* Begin *

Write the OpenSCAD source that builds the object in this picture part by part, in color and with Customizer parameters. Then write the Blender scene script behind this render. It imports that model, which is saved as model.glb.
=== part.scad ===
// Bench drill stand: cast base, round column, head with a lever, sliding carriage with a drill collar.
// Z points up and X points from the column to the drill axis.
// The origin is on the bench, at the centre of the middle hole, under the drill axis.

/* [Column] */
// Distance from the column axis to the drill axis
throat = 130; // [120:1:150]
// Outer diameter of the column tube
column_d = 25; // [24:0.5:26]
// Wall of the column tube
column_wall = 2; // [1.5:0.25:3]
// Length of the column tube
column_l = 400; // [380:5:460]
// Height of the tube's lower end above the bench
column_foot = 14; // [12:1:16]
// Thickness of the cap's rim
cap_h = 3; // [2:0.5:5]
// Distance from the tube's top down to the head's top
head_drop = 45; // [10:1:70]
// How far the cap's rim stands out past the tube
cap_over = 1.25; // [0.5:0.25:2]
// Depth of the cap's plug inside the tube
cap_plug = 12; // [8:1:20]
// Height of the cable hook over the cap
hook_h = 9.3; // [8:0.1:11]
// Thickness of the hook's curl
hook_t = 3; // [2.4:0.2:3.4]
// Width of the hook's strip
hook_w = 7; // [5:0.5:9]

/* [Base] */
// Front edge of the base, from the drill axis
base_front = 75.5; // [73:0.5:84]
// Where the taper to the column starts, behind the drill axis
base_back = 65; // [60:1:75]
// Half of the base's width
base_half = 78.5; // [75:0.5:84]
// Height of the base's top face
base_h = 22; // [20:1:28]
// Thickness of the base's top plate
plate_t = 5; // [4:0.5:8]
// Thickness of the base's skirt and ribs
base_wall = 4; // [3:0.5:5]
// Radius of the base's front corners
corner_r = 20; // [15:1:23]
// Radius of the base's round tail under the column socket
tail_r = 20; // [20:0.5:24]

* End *

Lines from the beginning of the data above through the line containing "under the drill axis." are to be returned exactly, and no others.

Write the OpenSCAD source that builds the object in this picture part by part, in color and with Customizer parameters. Then write the Blender scene script behind this render. It imports that model, which is saved as model.glb.
=== part.scad ===
// Bench drill stand: cast base, round column, head with a lever, sliding carriage with a drill collar.
// Z points up and X points from the column to the drill axis.
// The origin is on the bench, at the centre of the middle hole, under the drill axis.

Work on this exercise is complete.